My grandfather was such a firm believer we’d usually wrap up our fishing within an hour of seeing the loons take flight to ensure we didn’t get drenched or end up on the water with a lightning storm.
I had a Raven once shut down a whole valley a few years ago. One of the most bizarre things to ever happen to me. I was on a solo moose hunt. It was a fly out so pretty remote. And it was evening right as the sky was being painted by the sunset. It had been a very breezy late September day. A Raven came from directly out of the sun and flew towards my camp, across the lake from west to east. I could hear it just as soon as I saw it. And it never stopped croaking from the time I could see it in the west to the time it faded into the east. Its distant eastern croak was the last sound I heard for several minutes other than my own pulse. The chaotic valley I was in was blanketed in an apocalyptic silence. The wind stopped, the howling of the nearby valleys and river stopped, not a leaf fell, the swarms of bugs were absent and silent, not a bird splashed or flew, the beavers and rodents were still, and the moose went silent. I couldn’t hear a boat on the not so distant river that was a local highway or a plane in the very busy September skies. At one point I literally questioned being alive. I don’t think I’ve ever experienced true silence and stillness for more than a few seconds until that point and don’t assume I ever will again until my end. It was a supernatural moment.

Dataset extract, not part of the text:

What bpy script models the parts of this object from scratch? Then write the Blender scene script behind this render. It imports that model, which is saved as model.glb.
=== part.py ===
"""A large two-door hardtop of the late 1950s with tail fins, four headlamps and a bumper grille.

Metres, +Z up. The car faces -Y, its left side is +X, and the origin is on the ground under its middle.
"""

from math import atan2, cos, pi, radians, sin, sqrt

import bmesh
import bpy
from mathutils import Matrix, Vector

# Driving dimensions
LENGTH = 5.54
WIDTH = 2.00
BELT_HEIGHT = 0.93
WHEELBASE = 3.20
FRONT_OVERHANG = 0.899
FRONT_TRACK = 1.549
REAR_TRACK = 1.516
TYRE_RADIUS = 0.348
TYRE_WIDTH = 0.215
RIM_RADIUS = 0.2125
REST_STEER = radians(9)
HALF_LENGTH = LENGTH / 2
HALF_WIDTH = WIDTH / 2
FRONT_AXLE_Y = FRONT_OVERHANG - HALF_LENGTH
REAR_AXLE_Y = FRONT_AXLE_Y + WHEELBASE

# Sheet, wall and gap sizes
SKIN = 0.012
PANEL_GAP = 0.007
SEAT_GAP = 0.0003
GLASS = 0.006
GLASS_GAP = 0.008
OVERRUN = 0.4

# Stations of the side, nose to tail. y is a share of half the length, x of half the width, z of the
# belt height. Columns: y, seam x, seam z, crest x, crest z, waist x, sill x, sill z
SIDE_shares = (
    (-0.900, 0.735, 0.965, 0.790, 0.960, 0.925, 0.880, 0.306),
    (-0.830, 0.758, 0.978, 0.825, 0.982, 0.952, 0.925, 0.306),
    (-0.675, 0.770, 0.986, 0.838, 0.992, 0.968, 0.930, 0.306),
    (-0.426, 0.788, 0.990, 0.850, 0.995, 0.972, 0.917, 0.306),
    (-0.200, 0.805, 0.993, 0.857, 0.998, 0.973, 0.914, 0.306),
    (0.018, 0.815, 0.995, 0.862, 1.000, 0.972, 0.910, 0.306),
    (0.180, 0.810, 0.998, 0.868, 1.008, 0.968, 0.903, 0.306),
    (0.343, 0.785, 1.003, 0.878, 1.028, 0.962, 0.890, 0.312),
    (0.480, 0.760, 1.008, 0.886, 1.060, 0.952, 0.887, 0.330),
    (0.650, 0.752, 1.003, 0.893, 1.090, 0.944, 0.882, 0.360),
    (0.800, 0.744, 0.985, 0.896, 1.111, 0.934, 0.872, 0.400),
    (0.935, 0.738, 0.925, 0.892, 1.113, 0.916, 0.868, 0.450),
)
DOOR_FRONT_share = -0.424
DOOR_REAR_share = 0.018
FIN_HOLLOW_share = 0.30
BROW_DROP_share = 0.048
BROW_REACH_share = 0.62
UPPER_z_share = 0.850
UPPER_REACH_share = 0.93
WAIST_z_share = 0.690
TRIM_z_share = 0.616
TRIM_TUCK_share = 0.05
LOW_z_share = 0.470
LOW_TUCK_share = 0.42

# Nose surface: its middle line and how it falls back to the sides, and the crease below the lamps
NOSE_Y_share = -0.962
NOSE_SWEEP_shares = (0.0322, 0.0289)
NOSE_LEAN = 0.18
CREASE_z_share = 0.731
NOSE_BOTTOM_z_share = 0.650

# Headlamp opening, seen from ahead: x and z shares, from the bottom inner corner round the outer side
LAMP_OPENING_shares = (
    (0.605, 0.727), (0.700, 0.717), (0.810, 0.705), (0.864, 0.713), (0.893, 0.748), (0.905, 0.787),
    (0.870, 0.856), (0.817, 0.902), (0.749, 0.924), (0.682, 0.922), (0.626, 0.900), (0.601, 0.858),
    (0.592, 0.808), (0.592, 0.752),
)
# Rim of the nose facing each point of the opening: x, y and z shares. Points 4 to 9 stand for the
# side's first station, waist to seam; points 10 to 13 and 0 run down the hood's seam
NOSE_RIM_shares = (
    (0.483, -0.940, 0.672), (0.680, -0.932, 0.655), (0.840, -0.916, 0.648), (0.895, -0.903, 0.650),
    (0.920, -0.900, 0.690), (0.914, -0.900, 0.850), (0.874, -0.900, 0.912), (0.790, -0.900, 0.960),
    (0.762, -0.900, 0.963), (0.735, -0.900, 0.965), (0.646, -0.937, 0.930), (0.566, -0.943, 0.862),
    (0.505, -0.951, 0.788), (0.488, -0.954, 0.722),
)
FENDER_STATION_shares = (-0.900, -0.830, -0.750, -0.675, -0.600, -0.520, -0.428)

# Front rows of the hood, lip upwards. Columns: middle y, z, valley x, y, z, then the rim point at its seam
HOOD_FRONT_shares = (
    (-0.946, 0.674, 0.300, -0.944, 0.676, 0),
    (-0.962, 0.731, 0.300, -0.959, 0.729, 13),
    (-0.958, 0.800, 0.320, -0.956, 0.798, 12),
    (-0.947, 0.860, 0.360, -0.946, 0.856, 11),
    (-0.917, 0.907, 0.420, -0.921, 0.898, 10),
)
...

My favorite Alaskan book has always been Make Prayers to the Raven by Richard Nelson. That experience sorta had me questioning things. It was about 6 months after my daughter died.
I've literally never seen a loon fky come to think of it. Always swimming and diving. I've never seen a merganser fly either. No i take that back. The only one I've seen was flying right before my buddy shot it. Never shooting one of those again. It stunk.